BRIEF:
Nothing but the lines from the one containing "deck_plate();" down to the one containing "imported = [obj", both included, should be echoed, and each exactly as it stands.

[start]

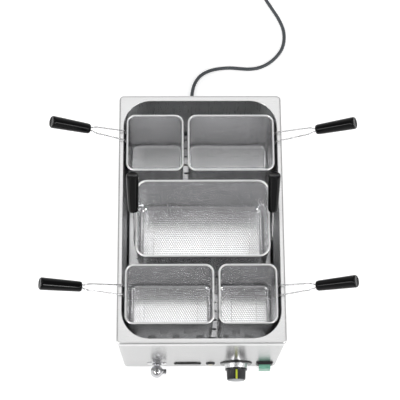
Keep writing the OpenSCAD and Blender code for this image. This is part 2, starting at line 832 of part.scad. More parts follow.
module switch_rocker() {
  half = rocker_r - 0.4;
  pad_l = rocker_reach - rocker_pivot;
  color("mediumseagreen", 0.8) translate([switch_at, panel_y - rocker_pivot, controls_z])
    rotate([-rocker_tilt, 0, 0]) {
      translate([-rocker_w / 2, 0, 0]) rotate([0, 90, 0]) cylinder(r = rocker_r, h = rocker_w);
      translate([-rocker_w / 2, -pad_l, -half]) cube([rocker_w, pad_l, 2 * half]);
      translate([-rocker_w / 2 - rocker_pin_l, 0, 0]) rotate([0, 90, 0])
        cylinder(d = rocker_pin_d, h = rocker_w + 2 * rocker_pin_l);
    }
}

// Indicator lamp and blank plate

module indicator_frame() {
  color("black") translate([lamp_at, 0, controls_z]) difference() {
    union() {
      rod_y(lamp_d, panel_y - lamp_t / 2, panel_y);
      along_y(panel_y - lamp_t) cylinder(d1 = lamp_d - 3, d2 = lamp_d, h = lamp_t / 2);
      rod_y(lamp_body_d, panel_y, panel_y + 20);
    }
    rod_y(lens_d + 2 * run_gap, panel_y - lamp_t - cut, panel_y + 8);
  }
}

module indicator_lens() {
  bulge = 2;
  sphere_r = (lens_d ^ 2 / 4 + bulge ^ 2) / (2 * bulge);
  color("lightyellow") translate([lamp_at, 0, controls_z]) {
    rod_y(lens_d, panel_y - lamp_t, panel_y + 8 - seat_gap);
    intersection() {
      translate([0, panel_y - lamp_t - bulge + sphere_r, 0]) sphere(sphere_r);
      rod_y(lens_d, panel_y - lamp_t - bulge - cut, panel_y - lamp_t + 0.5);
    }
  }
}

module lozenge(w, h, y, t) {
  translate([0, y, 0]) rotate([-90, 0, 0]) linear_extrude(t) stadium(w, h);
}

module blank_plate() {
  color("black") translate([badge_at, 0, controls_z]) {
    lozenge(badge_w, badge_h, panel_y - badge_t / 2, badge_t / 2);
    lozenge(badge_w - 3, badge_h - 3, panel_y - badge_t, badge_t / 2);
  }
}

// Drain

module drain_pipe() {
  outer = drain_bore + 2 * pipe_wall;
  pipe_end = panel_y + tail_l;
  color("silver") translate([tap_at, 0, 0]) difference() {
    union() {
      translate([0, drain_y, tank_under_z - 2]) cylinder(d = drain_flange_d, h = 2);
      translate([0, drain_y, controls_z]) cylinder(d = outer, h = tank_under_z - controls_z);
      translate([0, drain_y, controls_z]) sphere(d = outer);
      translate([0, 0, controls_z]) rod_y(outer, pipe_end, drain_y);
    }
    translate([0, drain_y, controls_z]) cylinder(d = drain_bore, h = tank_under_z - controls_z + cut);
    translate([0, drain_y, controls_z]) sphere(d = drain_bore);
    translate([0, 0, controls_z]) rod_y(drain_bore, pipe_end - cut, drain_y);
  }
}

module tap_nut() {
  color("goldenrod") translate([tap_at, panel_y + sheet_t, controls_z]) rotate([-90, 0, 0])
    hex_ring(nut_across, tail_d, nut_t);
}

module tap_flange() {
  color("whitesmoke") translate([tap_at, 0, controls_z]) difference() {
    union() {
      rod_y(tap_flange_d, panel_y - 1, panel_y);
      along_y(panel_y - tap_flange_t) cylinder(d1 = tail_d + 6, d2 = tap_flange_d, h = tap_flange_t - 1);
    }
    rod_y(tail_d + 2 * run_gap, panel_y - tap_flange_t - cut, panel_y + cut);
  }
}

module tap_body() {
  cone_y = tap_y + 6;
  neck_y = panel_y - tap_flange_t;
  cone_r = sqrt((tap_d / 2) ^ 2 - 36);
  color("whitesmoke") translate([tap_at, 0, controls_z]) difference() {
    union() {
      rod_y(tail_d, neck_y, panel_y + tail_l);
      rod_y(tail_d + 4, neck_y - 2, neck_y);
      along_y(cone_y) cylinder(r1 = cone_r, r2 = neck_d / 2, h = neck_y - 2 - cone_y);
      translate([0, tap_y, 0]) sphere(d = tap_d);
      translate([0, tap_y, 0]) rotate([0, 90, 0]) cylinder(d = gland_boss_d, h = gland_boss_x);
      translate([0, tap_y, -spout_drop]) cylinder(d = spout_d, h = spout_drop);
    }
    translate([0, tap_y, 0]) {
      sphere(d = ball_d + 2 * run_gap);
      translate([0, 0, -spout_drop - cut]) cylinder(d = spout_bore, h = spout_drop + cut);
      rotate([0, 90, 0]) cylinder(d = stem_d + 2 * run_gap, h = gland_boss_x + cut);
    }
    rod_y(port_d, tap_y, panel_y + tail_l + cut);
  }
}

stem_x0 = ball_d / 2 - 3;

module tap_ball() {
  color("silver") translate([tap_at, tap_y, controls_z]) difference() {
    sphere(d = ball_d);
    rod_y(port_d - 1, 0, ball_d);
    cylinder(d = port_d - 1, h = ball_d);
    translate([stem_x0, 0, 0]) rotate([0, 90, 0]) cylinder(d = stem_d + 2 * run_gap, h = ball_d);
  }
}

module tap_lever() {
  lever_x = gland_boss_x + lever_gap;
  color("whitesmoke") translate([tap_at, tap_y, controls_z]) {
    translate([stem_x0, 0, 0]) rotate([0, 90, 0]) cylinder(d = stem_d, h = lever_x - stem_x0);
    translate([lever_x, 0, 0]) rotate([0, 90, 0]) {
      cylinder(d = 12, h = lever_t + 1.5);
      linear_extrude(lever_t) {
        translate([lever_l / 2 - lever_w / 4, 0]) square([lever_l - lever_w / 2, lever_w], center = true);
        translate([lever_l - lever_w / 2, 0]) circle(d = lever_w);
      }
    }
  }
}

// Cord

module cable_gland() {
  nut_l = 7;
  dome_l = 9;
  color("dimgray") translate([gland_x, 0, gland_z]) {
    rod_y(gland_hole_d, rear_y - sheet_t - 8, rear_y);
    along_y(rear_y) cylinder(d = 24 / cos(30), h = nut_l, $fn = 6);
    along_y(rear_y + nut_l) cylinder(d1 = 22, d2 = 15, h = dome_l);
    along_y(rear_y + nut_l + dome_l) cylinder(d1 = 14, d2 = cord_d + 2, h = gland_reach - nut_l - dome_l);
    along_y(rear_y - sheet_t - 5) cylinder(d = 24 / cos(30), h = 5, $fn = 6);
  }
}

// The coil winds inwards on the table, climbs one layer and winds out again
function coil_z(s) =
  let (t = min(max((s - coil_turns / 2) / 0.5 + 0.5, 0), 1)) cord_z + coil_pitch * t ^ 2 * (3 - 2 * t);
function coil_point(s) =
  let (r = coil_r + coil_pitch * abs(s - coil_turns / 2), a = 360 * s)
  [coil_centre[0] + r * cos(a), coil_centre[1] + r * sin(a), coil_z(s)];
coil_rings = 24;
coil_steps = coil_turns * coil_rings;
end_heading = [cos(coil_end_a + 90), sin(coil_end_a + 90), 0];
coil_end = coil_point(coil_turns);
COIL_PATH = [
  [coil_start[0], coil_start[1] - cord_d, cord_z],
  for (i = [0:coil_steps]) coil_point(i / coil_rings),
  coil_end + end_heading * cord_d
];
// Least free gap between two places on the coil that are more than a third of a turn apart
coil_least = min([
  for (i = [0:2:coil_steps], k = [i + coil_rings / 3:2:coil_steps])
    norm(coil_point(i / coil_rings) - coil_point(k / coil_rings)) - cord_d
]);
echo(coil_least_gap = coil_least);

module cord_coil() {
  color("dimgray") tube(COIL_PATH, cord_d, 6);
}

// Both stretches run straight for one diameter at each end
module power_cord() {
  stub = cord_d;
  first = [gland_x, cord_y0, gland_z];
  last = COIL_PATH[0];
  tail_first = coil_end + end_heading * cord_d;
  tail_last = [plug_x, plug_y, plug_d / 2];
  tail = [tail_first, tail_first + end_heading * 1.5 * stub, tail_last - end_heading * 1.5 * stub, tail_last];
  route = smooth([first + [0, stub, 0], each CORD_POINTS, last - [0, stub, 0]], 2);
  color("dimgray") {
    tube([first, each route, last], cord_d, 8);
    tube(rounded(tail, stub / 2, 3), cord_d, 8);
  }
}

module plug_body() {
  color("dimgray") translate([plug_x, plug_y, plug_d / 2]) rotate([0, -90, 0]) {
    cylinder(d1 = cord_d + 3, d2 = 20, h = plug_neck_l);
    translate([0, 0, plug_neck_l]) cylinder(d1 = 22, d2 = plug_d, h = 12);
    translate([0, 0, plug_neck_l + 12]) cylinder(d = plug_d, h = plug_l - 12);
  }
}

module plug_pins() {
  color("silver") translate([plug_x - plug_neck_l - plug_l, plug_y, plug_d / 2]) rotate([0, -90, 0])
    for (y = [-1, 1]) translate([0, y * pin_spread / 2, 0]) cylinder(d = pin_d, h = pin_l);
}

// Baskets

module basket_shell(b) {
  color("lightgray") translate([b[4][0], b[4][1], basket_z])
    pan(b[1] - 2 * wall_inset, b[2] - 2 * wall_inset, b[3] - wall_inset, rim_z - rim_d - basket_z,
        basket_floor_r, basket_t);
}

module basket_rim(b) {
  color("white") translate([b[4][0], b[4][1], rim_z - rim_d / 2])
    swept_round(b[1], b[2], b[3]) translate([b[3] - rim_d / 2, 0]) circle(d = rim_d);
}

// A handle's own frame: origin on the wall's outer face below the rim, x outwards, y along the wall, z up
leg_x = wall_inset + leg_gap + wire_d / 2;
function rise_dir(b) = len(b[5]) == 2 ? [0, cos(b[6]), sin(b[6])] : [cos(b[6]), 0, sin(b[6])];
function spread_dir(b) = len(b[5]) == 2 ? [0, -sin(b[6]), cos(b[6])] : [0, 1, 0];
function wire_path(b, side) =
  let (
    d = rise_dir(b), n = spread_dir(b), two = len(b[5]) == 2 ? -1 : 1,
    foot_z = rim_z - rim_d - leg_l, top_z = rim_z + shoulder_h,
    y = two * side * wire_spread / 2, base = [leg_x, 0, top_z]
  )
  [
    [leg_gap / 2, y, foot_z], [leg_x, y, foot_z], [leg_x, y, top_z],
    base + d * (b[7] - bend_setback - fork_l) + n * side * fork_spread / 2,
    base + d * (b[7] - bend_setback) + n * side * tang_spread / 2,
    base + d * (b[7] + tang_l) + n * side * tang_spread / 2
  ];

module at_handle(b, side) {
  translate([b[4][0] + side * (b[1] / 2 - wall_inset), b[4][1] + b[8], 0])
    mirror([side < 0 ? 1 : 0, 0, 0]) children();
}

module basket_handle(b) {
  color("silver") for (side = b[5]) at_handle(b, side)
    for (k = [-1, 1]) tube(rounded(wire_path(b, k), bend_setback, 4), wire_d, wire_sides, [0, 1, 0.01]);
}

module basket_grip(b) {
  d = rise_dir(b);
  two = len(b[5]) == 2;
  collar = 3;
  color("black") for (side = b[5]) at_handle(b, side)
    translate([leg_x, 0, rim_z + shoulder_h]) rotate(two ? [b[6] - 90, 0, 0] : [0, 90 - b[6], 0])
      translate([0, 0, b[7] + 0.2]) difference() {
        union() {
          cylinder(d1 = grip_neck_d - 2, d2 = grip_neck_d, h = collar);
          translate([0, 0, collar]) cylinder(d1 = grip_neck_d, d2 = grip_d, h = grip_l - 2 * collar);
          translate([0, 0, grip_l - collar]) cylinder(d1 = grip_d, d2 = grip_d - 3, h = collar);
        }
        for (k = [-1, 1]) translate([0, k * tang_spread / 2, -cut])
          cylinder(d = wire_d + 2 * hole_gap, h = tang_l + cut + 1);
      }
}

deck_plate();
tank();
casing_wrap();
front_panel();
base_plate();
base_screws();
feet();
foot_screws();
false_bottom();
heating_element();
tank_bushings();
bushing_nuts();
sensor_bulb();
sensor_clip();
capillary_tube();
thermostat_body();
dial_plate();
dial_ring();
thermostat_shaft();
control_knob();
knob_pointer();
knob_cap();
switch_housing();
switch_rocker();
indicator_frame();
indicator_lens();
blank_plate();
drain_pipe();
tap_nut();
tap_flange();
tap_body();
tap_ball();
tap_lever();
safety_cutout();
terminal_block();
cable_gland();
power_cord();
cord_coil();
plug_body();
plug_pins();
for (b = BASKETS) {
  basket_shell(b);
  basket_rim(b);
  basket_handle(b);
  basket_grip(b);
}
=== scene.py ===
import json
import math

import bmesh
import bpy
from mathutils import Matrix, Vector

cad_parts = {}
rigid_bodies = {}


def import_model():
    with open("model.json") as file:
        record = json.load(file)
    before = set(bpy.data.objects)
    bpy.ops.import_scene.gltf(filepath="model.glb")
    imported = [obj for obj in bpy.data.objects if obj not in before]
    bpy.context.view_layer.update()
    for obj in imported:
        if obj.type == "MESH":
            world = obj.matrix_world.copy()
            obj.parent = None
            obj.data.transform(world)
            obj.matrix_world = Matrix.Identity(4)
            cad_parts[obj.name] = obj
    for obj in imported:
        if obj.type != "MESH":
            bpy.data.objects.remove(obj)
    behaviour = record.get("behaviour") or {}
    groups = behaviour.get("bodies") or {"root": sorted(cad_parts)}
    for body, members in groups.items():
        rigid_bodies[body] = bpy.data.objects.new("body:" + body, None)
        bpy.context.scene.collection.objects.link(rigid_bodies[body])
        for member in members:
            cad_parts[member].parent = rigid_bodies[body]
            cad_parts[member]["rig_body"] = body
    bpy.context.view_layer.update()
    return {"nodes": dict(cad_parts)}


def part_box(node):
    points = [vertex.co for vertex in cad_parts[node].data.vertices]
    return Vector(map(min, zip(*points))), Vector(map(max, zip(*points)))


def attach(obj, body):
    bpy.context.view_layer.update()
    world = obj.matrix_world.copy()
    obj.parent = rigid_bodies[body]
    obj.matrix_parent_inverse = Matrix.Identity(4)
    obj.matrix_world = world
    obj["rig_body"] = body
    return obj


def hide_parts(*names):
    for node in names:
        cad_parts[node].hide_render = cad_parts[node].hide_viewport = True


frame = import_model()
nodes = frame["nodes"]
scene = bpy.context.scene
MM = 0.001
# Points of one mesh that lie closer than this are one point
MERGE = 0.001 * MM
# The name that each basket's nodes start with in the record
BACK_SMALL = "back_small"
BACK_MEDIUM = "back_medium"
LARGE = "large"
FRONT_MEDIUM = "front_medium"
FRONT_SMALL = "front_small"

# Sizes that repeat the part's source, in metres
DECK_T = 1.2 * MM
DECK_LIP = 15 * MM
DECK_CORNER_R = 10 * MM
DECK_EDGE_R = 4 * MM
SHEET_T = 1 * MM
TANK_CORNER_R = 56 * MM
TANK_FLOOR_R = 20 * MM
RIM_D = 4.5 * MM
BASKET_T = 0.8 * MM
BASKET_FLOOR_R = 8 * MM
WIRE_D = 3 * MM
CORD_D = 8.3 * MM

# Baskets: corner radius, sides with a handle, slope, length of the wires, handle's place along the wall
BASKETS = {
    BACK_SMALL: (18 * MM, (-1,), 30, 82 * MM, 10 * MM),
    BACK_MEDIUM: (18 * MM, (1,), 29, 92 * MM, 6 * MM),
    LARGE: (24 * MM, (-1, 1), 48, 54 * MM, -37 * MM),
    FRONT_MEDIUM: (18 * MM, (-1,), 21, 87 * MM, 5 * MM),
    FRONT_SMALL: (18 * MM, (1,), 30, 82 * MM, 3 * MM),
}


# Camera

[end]
[start]

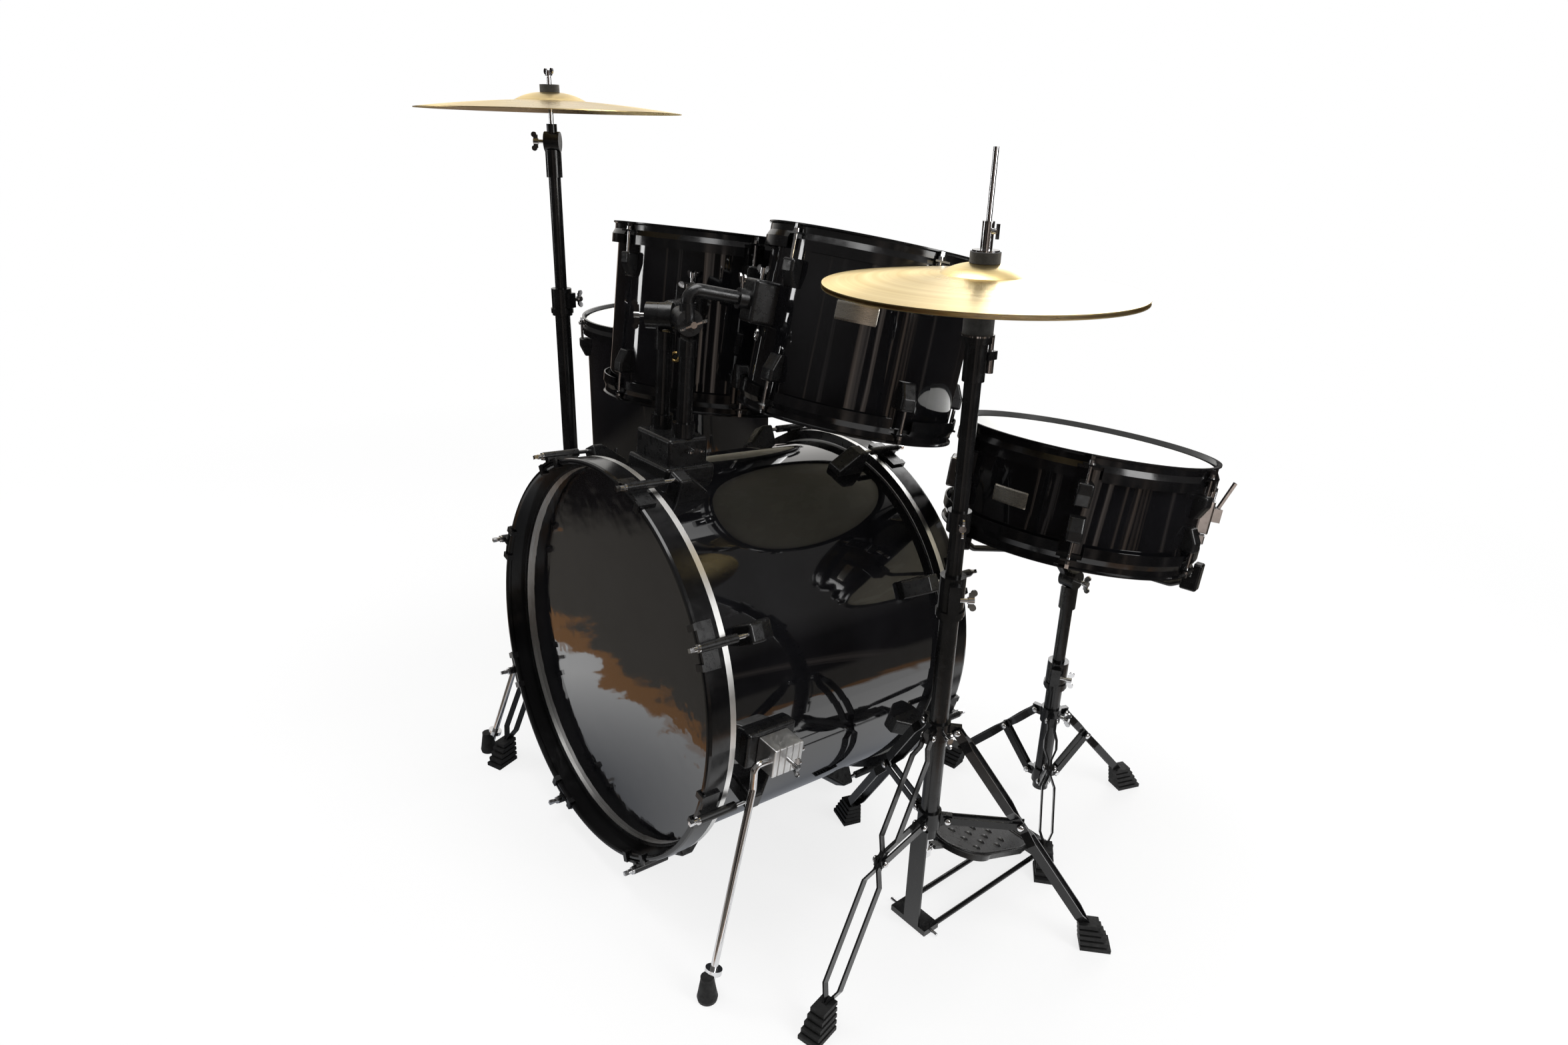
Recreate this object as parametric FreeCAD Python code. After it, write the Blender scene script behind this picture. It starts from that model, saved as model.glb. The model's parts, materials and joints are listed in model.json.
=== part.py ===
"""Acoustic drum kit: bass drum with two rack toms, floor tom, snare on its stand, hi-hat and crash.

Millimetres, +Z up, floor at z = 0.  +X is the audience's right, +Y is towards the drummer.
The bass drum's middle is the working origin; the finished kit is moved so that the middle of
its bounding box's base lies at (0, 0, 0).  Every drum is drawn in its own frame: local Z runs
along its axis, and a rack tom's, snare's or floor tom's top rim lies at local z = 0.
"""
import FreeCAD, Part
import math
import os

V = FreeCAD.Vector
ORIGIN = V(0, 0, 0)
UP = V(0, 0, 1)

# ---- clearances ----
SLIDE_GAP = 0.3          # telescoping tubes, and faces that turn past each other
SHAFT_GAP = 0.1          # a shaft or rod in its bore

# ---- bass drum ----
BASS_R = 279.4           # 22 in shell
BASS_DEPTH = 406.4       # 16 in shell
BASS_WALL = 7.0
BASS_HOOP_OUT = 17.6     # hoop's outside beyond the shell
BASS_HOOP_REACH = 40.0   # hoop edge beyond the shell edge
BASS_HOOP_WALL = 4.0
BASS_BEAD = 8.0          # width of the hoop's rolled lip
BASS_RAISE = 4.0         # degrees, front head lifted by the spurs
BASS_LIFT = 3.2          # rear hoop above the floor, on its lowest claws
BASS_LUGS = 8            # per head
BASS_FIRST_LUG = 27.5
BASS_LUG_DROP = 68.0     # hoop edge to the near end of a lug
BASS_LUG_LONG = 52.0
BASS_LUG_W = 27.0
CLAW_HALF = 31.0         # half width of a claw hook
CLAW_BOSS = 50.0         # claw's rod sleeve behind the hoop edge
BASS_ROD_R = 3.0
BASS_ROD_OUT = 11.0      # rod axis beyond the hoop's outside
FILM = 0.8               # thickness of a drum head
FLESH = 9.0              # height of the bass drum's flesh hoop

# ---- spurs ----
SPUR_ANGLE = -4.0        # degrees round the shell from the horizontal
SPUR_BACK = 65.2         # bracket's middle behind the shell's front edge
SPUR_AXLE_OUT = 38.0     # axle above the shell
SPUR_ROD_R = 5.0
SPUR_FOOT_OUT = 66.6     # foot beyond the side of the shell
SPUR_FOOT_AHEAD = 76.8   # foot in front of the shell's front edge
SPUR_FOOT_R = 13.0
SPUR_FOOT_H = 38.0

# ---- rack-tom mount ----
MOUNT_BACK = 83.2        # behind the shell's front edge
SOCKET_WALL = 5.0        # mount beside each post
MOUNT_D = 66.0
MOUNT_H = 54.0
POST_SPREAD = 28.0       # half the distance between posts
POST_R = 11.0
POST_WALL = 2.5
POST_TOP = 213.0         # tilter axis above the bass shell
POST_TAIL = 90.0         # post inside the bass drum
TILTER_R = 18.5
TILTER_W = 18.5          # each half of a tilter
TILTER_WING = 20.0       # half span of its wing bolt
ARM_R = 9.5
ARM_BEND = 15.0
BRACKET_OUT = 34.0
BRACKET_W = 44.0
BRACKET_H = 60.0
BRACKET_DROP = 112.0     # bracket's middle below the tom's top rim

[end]

PROBLEM SOLUTION:
deck_plate();
tank();
casing_wrap();
front_panel();
base_plate();
base_screws();
feet();
foot_screws();
false_bottom();
heating_element();
tank_bushings();
bushing_nuts();
sensor_bulb();
sensor_clip();
capillary_tube();
thermostat_body();
dial_plate();
dial_ring();
thermostat_shaft();
control_knob();
knob_pointer();
knob_cap();
switch_housing();
switch_rocker();
indicator_frame();
indicator_lens();
blank_plate();
drain_pipe();
tap_nut();
tap_flange();
tap_body();
tap_ball();
tap_lever();
safety_cutout();
terminal_block();
cable_gland();
power_cord();
cord_coil();
plug_body();
plug_pins();
for (b = BASKETS) {
  basket_shell(b);
  basket_rim(b);
  basket_handle(b);
  basket_grip(b);
}
=== scene.py ===
import json
import math

import bmesh
import bpy
from mathutils import Matrix, Vector

cad_parts = {}
rigid_bodies = {}


def import_model():
    with open("model.json") as file:
        record = json.load(file)
    before = set(bpy.data.objects)
    bpy.ops.import_scene.gltf(filepath="model.glb")
    imported = [obj for obj in bpy.data.objects if obj not in before]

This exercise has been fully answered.